Et les webmestres indépendants : un monde formidable ! Bien sûr il y a les amis d’uZine, de vrais amis, de belles bouffes, des échanges fructueux, chaleur et soutien. Mais également tous ces webmestres rencontrés lors des soirées Mygale et UNGI : quelque soit la taille de leur page, ils ont tous, sans prétention, la volonté de participer à « quelquechose », à ce nouveau média, ce lien (ce lieu) entre les gens ; un dénominateur commun, un même enthousiasme, ils envisagent le réseau comme un enjeu culturel... pas économique, pas technologique, mais un bien culturel.

Alors, que sera 97 ? Une seule certitute, il va falloir se défendre, résister. Comment ? En durcissant le ton, au risque de ne prêcher, à terme, qu’aux convaincus, en utilisant les armes de l’ennemi, au risque de se noyer dans la merde ? Aucune idée, mais la collaboration avec uZine apportera sans doute des idées intéressantes. En tout cas le Net change, et certainement pas en mieux. Il va falloir réagir. Les journaux qui parlaient encore des utilisateurs, des enjeux culturels disparaissent les uns après les autres, ne subsistent que les fascinés du technoïde, les outils de développement deviennent de plus en plus chers, et les sites purement commerciaux monopolisent l’actualité (facile, puisque les mêmes groupes possèdent les journaux spécialisés). En novembre la Rafale se tirait une balle... est-ce le début de la fin ?

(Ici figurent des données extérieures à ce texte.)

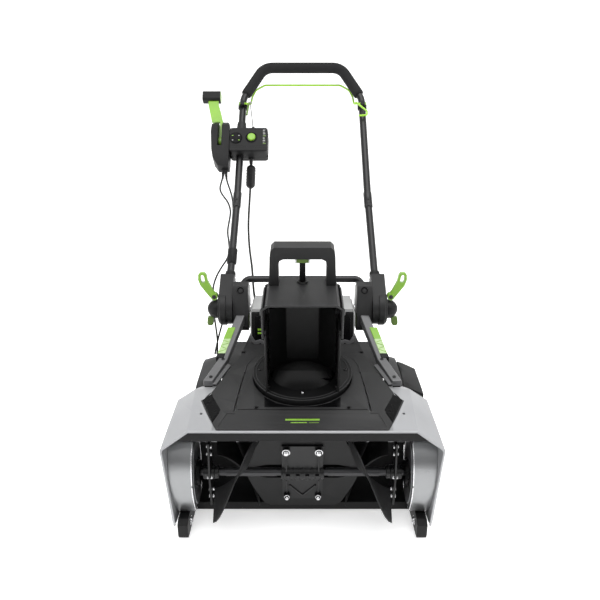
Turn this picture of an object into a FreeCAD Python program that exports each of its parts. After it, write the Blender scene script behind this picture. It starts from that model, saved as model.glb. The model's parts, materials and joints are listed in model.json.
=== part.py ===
"""Battery-powered single-stage snow thrower: parametric model, millimetres.

Machine frame while modelling: x = 0 on the symmetry plane, z = 0 on the ground, y = 0 at the
front lip of the intake, +y towards the handle.  Every sub-part is then placed lip_y further along
y, so the finished model's origin is under the middle of the whole machine.
"""
import FreeCAD, Part
import Sketcher
import math
import os

V = FreeCAD.Vector
doc = FreeCAD.newDocument("snow_thrower")

# ------------------------------------------------------------------ driving dimensions
sheet = doc.addObject("Spreadsheet::Sheet", "dims")
DIMS = [
    ("lip_y", -436.6), ("lip_z", 290.0), ("lip_half", 250.0), ("corner_half", 313.0),
    ("corner_z", 242.0), ("side_foot_half", 295.0), ("side_foot_z", 50.0), ("sheet_thk", 4.0),
    ("auger_y", 70.0), ("auger_z", 137.0), ("auger_rad", 114.0), ("liner_rad", 123.0),
    ("liner_thk", 4.0), ("shaft_rad", 9.0), ("shaft_half", 264.0),
    ("boss_face", 250.0), ("boss_thk", 4.0),
    ("wheel_y", 360.0), ("wheel_z", 100.0), ("wheel_rad", 100.0), ("wheel_in", 211.0),
    ("wheel_wide", 42.0), ("axle_rad", 6.0),
    ("ring_y", 190.0), ("ring_z", 341.0), ("ring_tilt", 7.0), ("ring_rad", 120.0),
    ("chute_half", 84.0), ("chute_front", 86.0), ("chute_back", 52.0), ("chute_wall", 4.0),
    ("hood_pivot_y", 10.0), ("hood_pivot_z", 165.0), ("hood_top", 228.0), ("trigger_travel", 6.0),
    ("bay_half", 130.0), ("bay_front", 346.0), ("bay_back", 452.0), ("bay_top", 432.0),
    ("pivot_y", 420.0), ("pivot_z", 417.0), ("handle_lean", -37.59), ("tube_rad", 10.5),
    ("tube_foot_half", 204.0), ("tube_low_half", 190.0), ("tube_top_half", 182.0), ("tube_corner_half", 120.0),
    ("tube_top", 788.0), ("tube_bend", 45.0), ("grip_rad", 16.0),
    ("box_low", 470.0), ("box_tall", 80.0), ("cable_rad", 3.2), ("thin_cable_rad", 2.5),
    ("pulley_rad", 48.0), ("motor_pulley_rad", 14.0), ("motor_y", 268.0), ("motor_z", 178.0),
    ("motor_rad", 45.0), ("bail_rad", 3.0),
]
for i, (name, value) in enumerate(DIMS):
    sheet.set("A%d" % (i + 1), name)
    sheet.set("B%d" % (i + 1), repr(value))
    sheet.setAlias("B%d" % (i + 1), name)
doc.recompute()


def D(name):
    return float(sheet.get(name))


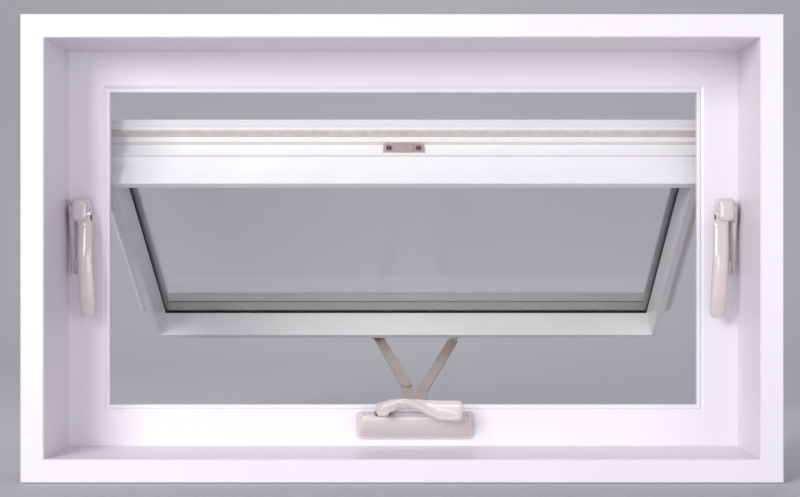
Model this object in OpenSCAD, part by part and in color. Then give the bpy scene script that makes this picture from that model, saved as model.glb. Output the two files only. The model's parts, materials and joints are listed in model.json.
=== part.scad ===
// Awning window with a crank operator: a mitred frame with its casing, and a sash that swings out at the bottom.
// Origin: middle of the sill's bottom face, in the wall plane. +Y points outdoors and +Z points up.

/* [Frame] */
// Outside width of the frame
frame_w = 913; // [860:1:1100]
// Outside height of the frame
frame_h = 550; // [550:1:620]
// Depth of the frame from its room face outwards
frame_d = 95; // [95:1:110]
// Width of the frame's face, from its outer edge to the opening
face_w = 69; // [67:1:72]
// Thickness of the frame's face leg
lip_t = 10; // [9:0.5:10]
// Thickness of the frame's outer leg
leg_t = 20.5; // [18:0.5:20.5]

/* [Casing] */
// Visible width of the casing boards
casing_w = 29; // [25:1:60]
// Thickness of the casing boards
casing_t = 18; // [12:1:22]
// Depth of the jamb extension, from the wall plane to the frame
reveal_d = 114; // [114:1:114]
// Thickness of the jamb extension boards
extension_t = 15; // [12:1:15]

/* [Sash] */
// Angle at which the open sash stands
open_angle = 58; // [0:1:58]
// Height of the flange beyond the sash's main part
flange_h = 35; // [35:1:35]
// Total thickness of the sash
sash_t = 80; // [80:1:80]
// Gap between the flange and the frame's outer leg
flange_gap = 4; // [4:0.5:6]

/* [Hinge] */
// Length of the support arm, and of its half of the sash arm
arm_a = 86; // [80:1:86]
// Depth of the shoe pivot behind the sash's room face
pivot_c = 48; // [48:1:50]
// Depth of the shoe pivot below the sash's top edge
pivot_s = 15; // [15:1:16]

/* [Operator] */
// Middle of the operator, across the window
operator_x = 14; // [-20:1:20]
// Length of a drive arm between its pivots
drive_l = 165.5; // [165:0.1:166]
// Distance of a sash bracket from the operator's middle
bracket_x = 60; // [60:1:60]
// Width of the drive arms and links
strap_w = 16; // [14:0.5:16]
// Middle of the crank's hub, across the window
hub_x = -26; // [-28:1:-24]
// Angle at which the crank's shaft leans
shaft_lean = 20; // [18:1:22]

/* [Hidden] */
$fn = 48;
zc = frame_h / 2;
inner_w = frame_w - 2 * extension_t;
inner_h = frame_h - 2 * extension_t;
face_y = reveal_d;
lip_y = face_y + lip_t;
opening_w = frame_w - 2 * face_w;
opening_h = frame_h - 2 * face_w;
leg_x = frame_w / 2 - leg_t;
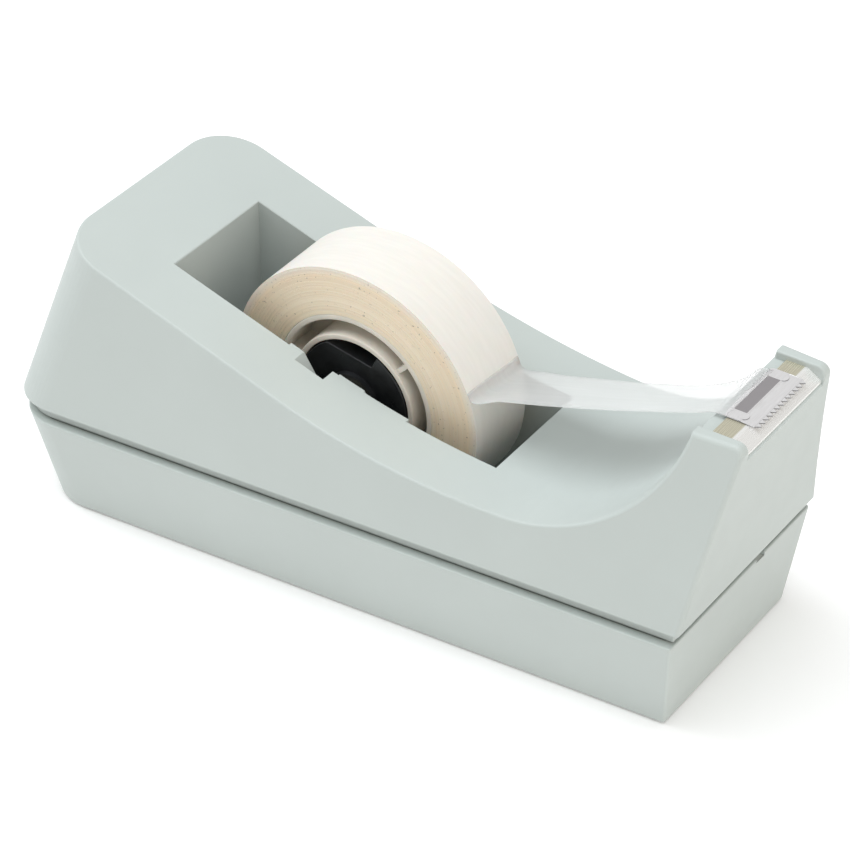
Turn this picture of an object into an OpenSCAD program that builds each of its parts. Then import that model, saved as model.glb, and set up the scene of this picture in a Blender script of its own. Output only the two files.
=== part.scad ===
// Desktop tape dispenser: a weighted two-part plastic body with an open well, a hub that carries
// one roll of tape, and a serrated cutter on a raised nose.
// Millimetres. +X runs toward the nose, +Y to the left of someone pulling tape, +Z is up.
// The origin is on the desk, at the centre of the footprint's length and width.

/* [Overall size] */
// Overall length, from the lower rear edge to the tip of the nose
body_length = 163.6; // [140:1:210]
// Overall height, from the desk to the top of the nose cheeks
body_height = 66.8; // [55:0.5:82]
// Width of the upper housing along its lower front edge
front_width = 53.8; // [44:0.5:66]

/* [Body shape] */
// Angle by which each long side opens out toward the rear
plan_taper = 3.95; // [0:0.05:5]
// Room beside the tape at the top of the nose, out to the outer face of each cheek
nose_margin = 7.7; // [6:0.05:9]
// Inward lean of the upper housing's rear face
rear_draft = 14.8; // [4:0.1:18]
// How far the nose reaches ahead of the upper housing's lower front edge
nose_overhang = 6.4; // [3:0.1:9]
// Hollow of the front face, measured at mid height
front_hollow = 0.3; // [0.2:0.1:2]
// Share of the run from the rear ridge to the valley that the straight rear slope would take
slope_share = 0.7485; // [0.6:0.005:0.85]
// How far the rear ridge stands below the nose cheeks
ridge_drop = 3.9; // [1:0.1:8]
// Corner radius at the rear of the upper housing
rear_corner = 11; // [6:0.5:14]
// Height of the lowest part of the top face, as a share of the overall height
valley_share = 0.566; // [0.5:0.002:0.66]
// Rounding of the front top corner of each nose cheek, seen from the side
cheek_round = 2; // [0.5:0.1:3]

/* [Base and joint line] */
// Height of the joint line, at the lower edge of the upper housing
joint_height = 25.9; // [22:0.1:30]
// Open band between the two housings
joint_band = 3; // [2:0.1:4]
// How far the band is set back from the outer faces
band_setback = 1.8; // [1:0.1:2.4]
// Inward lean of the base's sides toward the desk
base_draft = 10.2; // [3:0.1:14]
// Wall thickness of both housings
wall = 2.2; // [1.6:0.1:2.8]
// Thickness of the non-slip pad
pad_thickness = 1.5; // [1:0.1:2.5]

/* [Tape and hub] */
// Width of the tape
tape_width = 18; // [12:0.5:24]
// Outer diameter of the wound tape
roll_diameter = 59; // [46:0.5:68]
// Diameter of the bore through the tape's core
core_bore = 26.4; // [24:0.1:30]
// Outer diameter of the core, where the tape starts
core_diameter = 37.6; // [34:0.2:42]
// Diameter of the hub's axle
axle_diameter = 5.8; // [4.5:0.1:7.5]
// Lean of the two axle slots away from upright, with the seat toward the nose
slot_lean = 32; // [20:1:36]

/* [Cutter] */
// Length of one tooth along the cutting edge
tooth_pitch = 1.4; // [1:0.1:2]
// Reach of one tooth
tooth_reach = 1; // [0.6:0.1:1.4]
// Thickness of the cutter plate
blade_thickness = 0.4; // [0.3:0.05:0.7]
// Thickness of the plated bracket under the cutter
bracket_thickness = 0.6; // [0.4:0.05:1]

/* [Hidden] */
$fn = 96;

shell_plastic = [0.78, 0.82, 0.80];
dark_plastic = [0.08, 0.085, 0.09];
plated_steel = [0.80, 0.80, 0.76];
cast_grey = [0.35, 0.36, 0.36];
pad_black = [0.12, 0.12, 0.12];
core_white = [0.90, 0.87, 0.80];
tape_cream = [0.93, 0.88, 0.78];
tape_clear = [0.90, 0.90, 0.89];

big = 400;
running = 0.07;                      // radial clearance of a shaft that turns
easy = 0.3;                          // clearance between faces that pass each other
eps = 0.02;
corner_crest = 0.012;                // a rounded corner stands this much proud, so it meets the flats cleanly

// ---- stations derived from the driving sizes ----
half_length = body_length / 2;
rear_low_x = -half_length;
front_low_x = half_length - nose_overhang;
half_front = front_width / 2;
taper = tan(plan_taper);
rear_lean = tan(rear_draft);
base_lean = tan(base_draft);

base_foot = pad_thickness - 1;       // the base's edge clears the desk by this much
base_top = joint_height - joint_band;
floor_top = base_foot + wall;

nose_half_top = tape_width / 2 + nose_margin;
draft = (half_front - nose_overhang * taper - nose_half_top) / (body_height - joint_height);

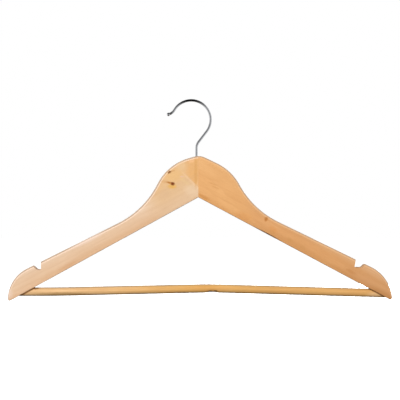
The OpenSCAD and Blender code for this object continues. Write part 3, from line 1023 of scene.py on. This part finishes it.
def ball_rings(neck):
    """The last of the lip, which runs straight here, and the ball on it, as (place, radius)."""
    reach = LIP_BEND_R * math.radians(BALL_NECK_TURN) + BALL_R
    smallest = 0.06
    rings = []
    for i in range(1, BALL_PARTS + 1):
        away = reach * sin(90 * i / BALL_PARTS)
        left = reach - away
        wire = WIRE_R if left > BALL_R else 0.0
        rings.append((run_end(neck, away), max(ball_profile(left), wire, smallest)))
    return rings


def build_hook():
    """One length of wire: barbed shank, bend, straight run, round, outward lip and ball."""
    wire = bent_wire_places()
    rings = shank_rings() + [(place, WIRE_R) for place in wire] + ball_rings(wire[-1])
    places = [place for place, _ in rings]
    radii = [radius - WIRE_RELIEF for _, radius in rings]
    return make_object("hook_wire", rod(places, radii, WIRE_SIDES))


def bar_places():
    """The bar's axis from left to right, with its two bends drawn out into gentle curves."""
    places = [(BAR_LEFT_X, bar_z(BAR_LEFT_X), 0)]
    span = BAR_BEND_SPAN
    lengths = [LEVEL_X - BAR_LEFT_X - span,
               (KNEE_X - LEVEL_X) / cos(BAR_FALL_LEFT) - 2 * span,
               (BAR_RIGHT_X - KNEE_X) / cos(BAR_FALL_RIGHT) - span]
    turns = [-BAR_FALL_LEFT, BAR_FALL_LEFT + BAR_FALL_RIGHT]
    for i, length in enumerate(lengths):
        places += run_places(places[-1], length, BAR_STEP)
        if i < len(turns):
            bend_r = span / tan(abs(turns[i]) / 2)
            places += arc_places(places[-1], bend_r, turns[i], BAR_BEND_STEP)
    return places


def bar_hollow(x, angle):
    """The hollow under the knot, as rod's shift: below 0 where the surface is drawn in."""
    near = math.exp(-((x - HOLLOW_X) / HOLLOW_HALF) ** 4)
    below = max(0.0, -sin(angle)) ** 3
    return -HOLLOW_DEPTH * near * below


def build_bar():
    """The dowel, with chamfered ends and the hollow under the knot at its knee."""
    places = bar_places()
    first, last = places[0], places[-1]
    chamfers = run_end(first, BAR_CHAMFER), run_end(last, -BAR_CHAMFER)
    places = [first, chamfers[0]] + places[1:-1] + [chamfers[1], last]
    radii = [BAR_R - BAR_CHAMFER] + [BAR_R] * (len(places) - 2) + [BAR_R - BAR_CHAMFER]
    return make_object("trouser_bar_dowel", rod(places, radii, BAR_SIDES, bar_hollow))


def build_brad(side):
    """A wire nail with a thin, slightly domed head just under the back face."""
    x, z = brad_place(side)
    profile = [(radius, HALF_T - depth) for radius, depth in BRAD_SHAPE]
    name = "left_brad_nail" if side < 0 else "right_brad_nail"
    return make_object(name, lathe_along_y(x, z, profile, BRAD_SIDES))


def dress(piece, material, node, body):
    """Gives a finished piece its material and its place on a body, and hides the CAD node it stands for.
    """
    piece.data.materials.clear()
    piece.data.materials.append(material)
    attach(piece, body)
    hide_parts(node)


def build_hanger():
    arms = build_arms()
    pale = wood_material("left_arm_wood", PALE, left_ground, LEFT_SPOTS, LEFT_KNOTS)
    honey = wood_material("right_arm_wood", HONEY, right_ground, RIGHT_SPOTS, RIGHT_KNOTS)
    dowel = wood_material("bar_wood", DOWEL, bar_ground, BAR_SPOTS, BAR_KNOTS, (LEFT, RIGHT))
    steel = brad_material()
    dress(arms["left_arm"], pale, "left_arm", "body")
    dress(arms["right_arm"], honey, "right_arm", "body")
    dress(build_bar(), dowel, "trouser_bar", "body")
    dress(build_hook(), chrome_material(), "hook", "hook")
    dress(build_brad(-1), steel, "left_brad", "body")
    dress(build_brad(1), steel, "right_brad", "body")


bpy.context.scene.view_settings.view_transform = "Standard"
add_camera()
add_world()
add_floor()
add_area_light("key", (-0.35, -1.7, 0.42), 0.9, 29.5)
add_area_light("back", (0.5, 1.7, -0.1), 0.9, 28)
add_area_light("top", (0.0, -0.1, 1.2), 0.6, 1.2)
build_hanger()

Ce serait bien triste. Car j’espère que vous avez saisi le but de cet édito : le vrai bonheur du réseau, ce sont ses utilisateurs, actifs et humains, qui s’investissent dans leur vie, aux messages profonds et chaleureux, légers et drôles, le contact d’humain à humain ; tout le contraire des sites professionnels, des spécialistes du marketing direct, froids comme des eskimos (les trucs qu’on suce pour avoir moins chaud, pas les vrais avec des poils autour pour tenir chaud), dont la seule énergie vient de la recherche du gain, aux messages calibrés, normalisés, abrutissants, le contact de vendeur à consommateur. Vues les dernières évolutions, le Net risque de devenir sous peu aussi excitant qu’une poupée gonflable.